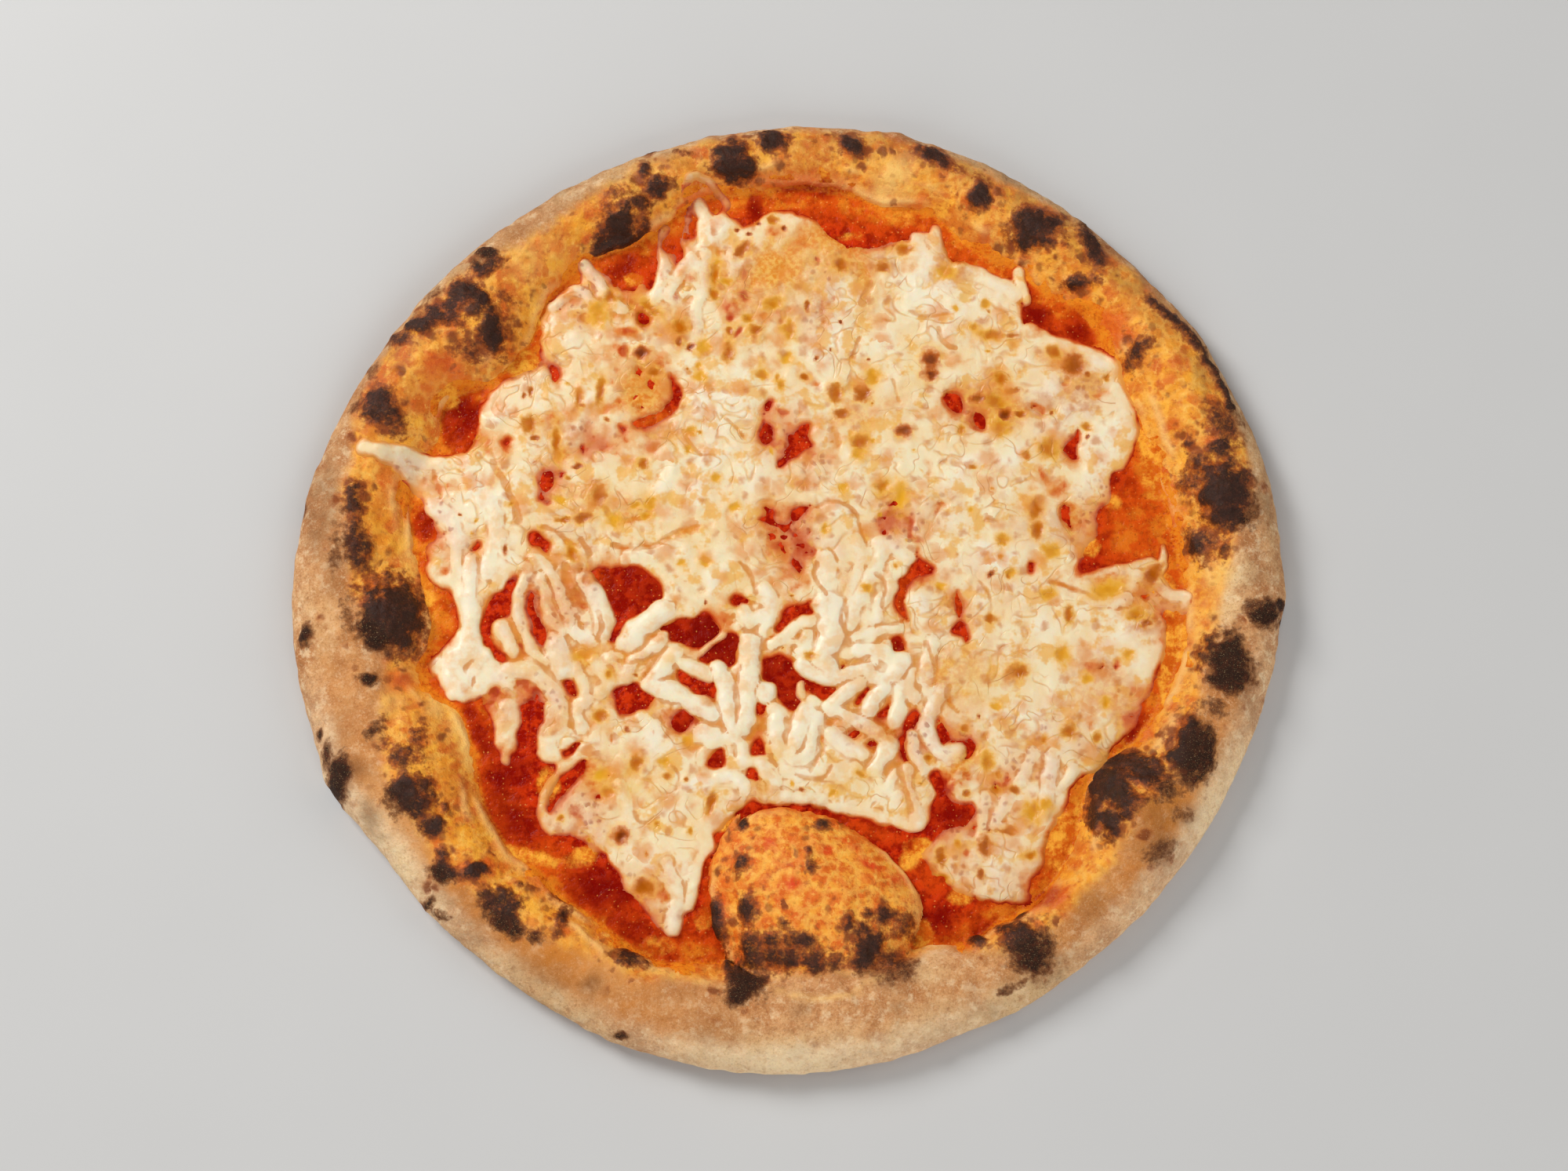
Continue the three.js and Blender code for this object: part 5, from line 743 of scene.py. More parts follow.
# where the sauce is no more than a stain on golden dough
SAUCE_GOLD = [
    (42, -112, 6, 5, 0, 1.0), (42, -84, 4, 4, 0, 0.8), (-87, 74, 6, 6, 0, 1.0), (-51, 103, 4, 3, 0, 0.8),
    (-77, -64, 4, 6, 0, 0.7), (-65, -86, 5, 4, 0, 0.8), (-20, -76, 5, 4, 0, 0.9), (97, 14, 5, 4, 0, 0.7),
    (-27, -107, 5, 5, 0, 0.5), (55, -100, 6, 4, 0, 0.7), (94, -74, 5, 6, 0, 0.8), (106, 29, 4, 4, 0, 0.6),
    (121, 46, 7, 18, 0, 1.0), (125, -27, 6, 24, 0, 1.0), (121, -1, 6, 6, 0, 0.8), (112, 70, 6, 9, 30, 1.0),
    (88, -84, 6, 14, 0, 1.0), (102, -60, 7, 9, 40, 1.0), (56, 124, 10, 5, -30, 0.8), (38, 124, 9, 4, -10, 0.5),
    (-113, 64, 5, 6, 0, 0.8), (-84, -87, 12, 3, -15, 0.75), (-68, -89, 8, 3, -5, 0.45), (38, -88, 4, 6, 0, 0.7), (-117, -8, 4, 12, 0, 0.7), (-121, 34, 4, 8, 0, 0.6),
    (-66, 114, 6, 5, 0, 0.6), (5, 140, 24, 3, 0, 0.5), (-42, -116, 7, 5, 0, 0.5), (20, 118, 8, 3, 0, 0.5),
    (-91, 76, 5, 8, 20, 0.6), (-82, 92, 5, 7, 30, 0.7),
]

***

What the exercise asks:
Extract each line of the material exactly as it stands.

Response to the exercise:
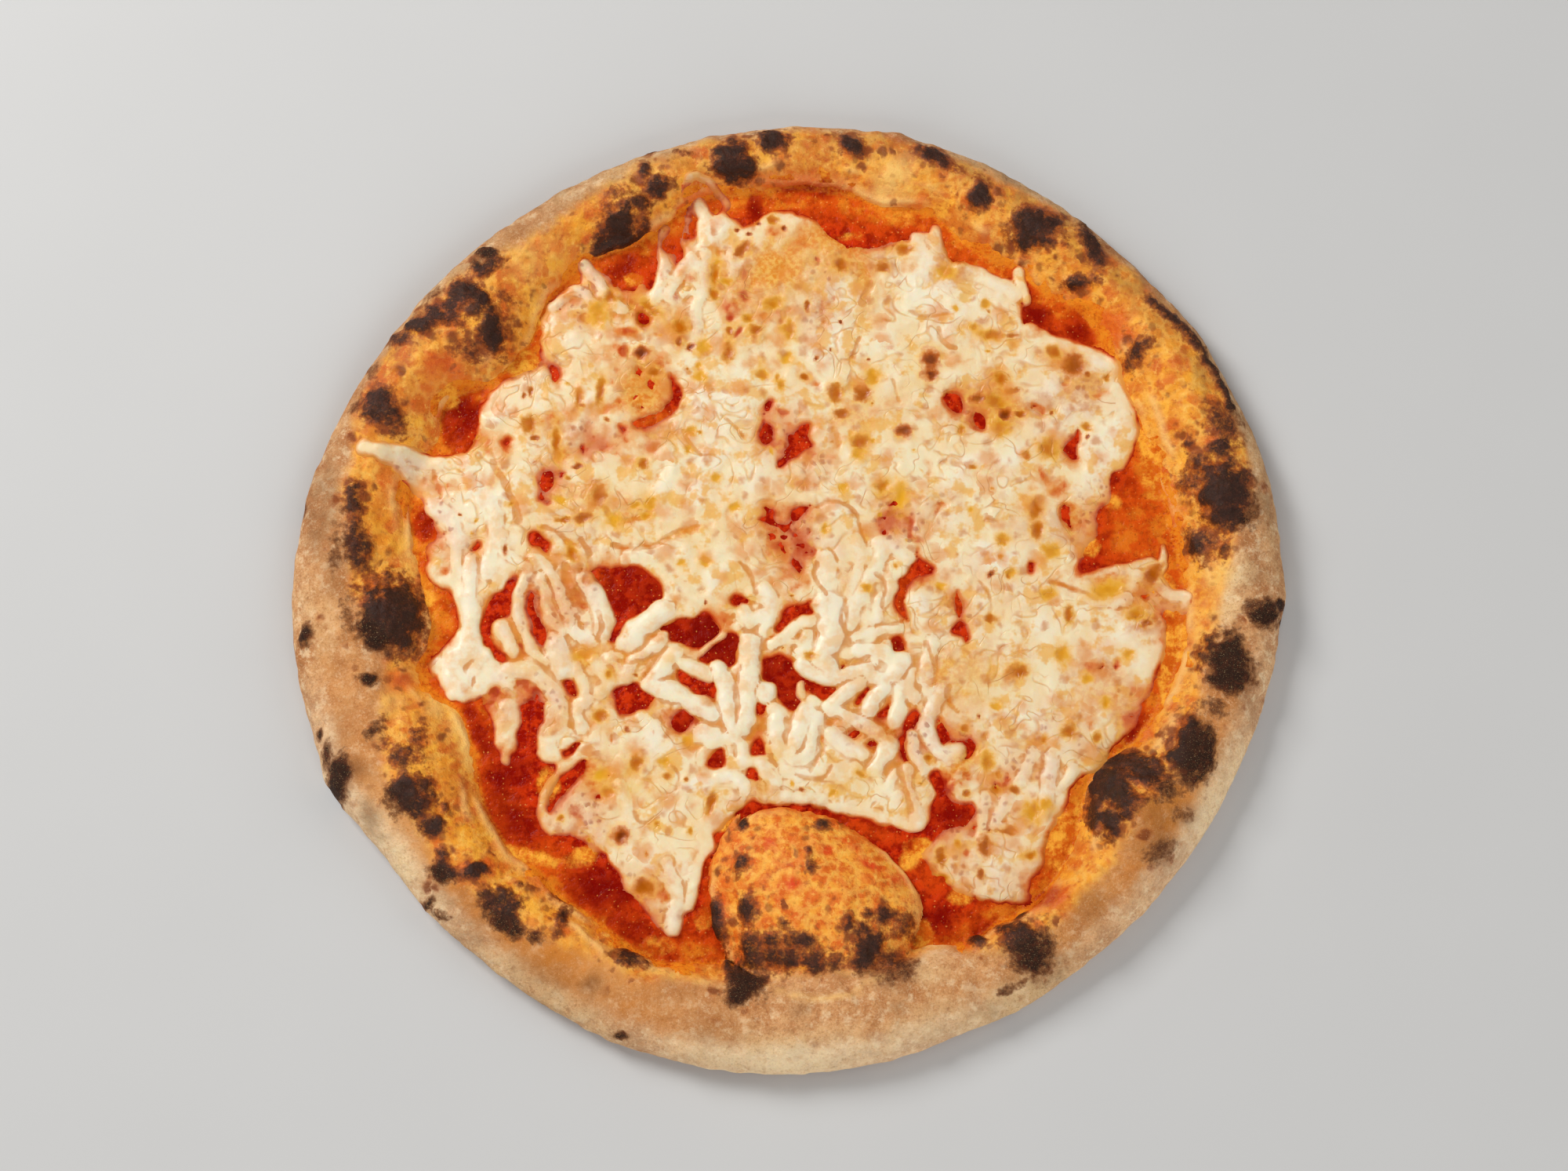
Continue the three.js and Blender code for this object: part 5, from line 743 of scene.py. More parts follow.
# where the sauce is no more than a stain on golden dough
SAUCE_GOLD = [
    (42, -112, 6, 5, 0, 1.0), (42, -84, 4, 4, 0, 0.8), (-87, 74, 6, 6, 0, 1.0), (-51, 103, 4, 3, 0, 0.8),
    (-77, -64, 4, 6, 0, 0.7), (-65, -86, 5, 4, 0, 0.8), (-20, -76, 5, 4, 0, 0.9), (97, 14, 5, 4, 0, 0.7),
    (-27, -107, 5, 5, 0, 0.5), (55, -100, 6, 4, 0, 0.7), (94, -74, 5, 6, 0, 0.8), (106, 29, 4, 4, 0, 0.6),
    (121, 46, 7, 18, 0, 1.0), (125, -27, 6, 24, 0, 1.0), (121, -1, 6, 6, 0, 0.8), (112, 70, 6, 9, 30, 1.0),
    (88, -84, 6, 14, 0, 1.0), (102, -60, 7, 9, 40, 1.0), (56, 124, 10, 5, -30, 0.8), (38, 124, 9, 4, -10, 0.5),
    (-113, 64, 5, 6, 0, 0.8), (-84, -87, 12, 3, -15, 0.75), (-68, -89, 8, 3, -5, 0.45), (38, -88, 4, 6, 0, 0.7), (-117, -8, 4, 12, 0, 0.7), (-121, 34, 4, 8, 0, 0.6),
    (-66, 114, 6, 5, 0, 0.6), (5, 140, 24, 3, 0, 0.5), (-42, -116, 7, 5, 0, 0.5), (20, 118, 8, 3, 0, 0.5),
    (-91, 76, 5, 8, 20, 0.6), (-82, 92, 5, 7, 30, 0.7),
]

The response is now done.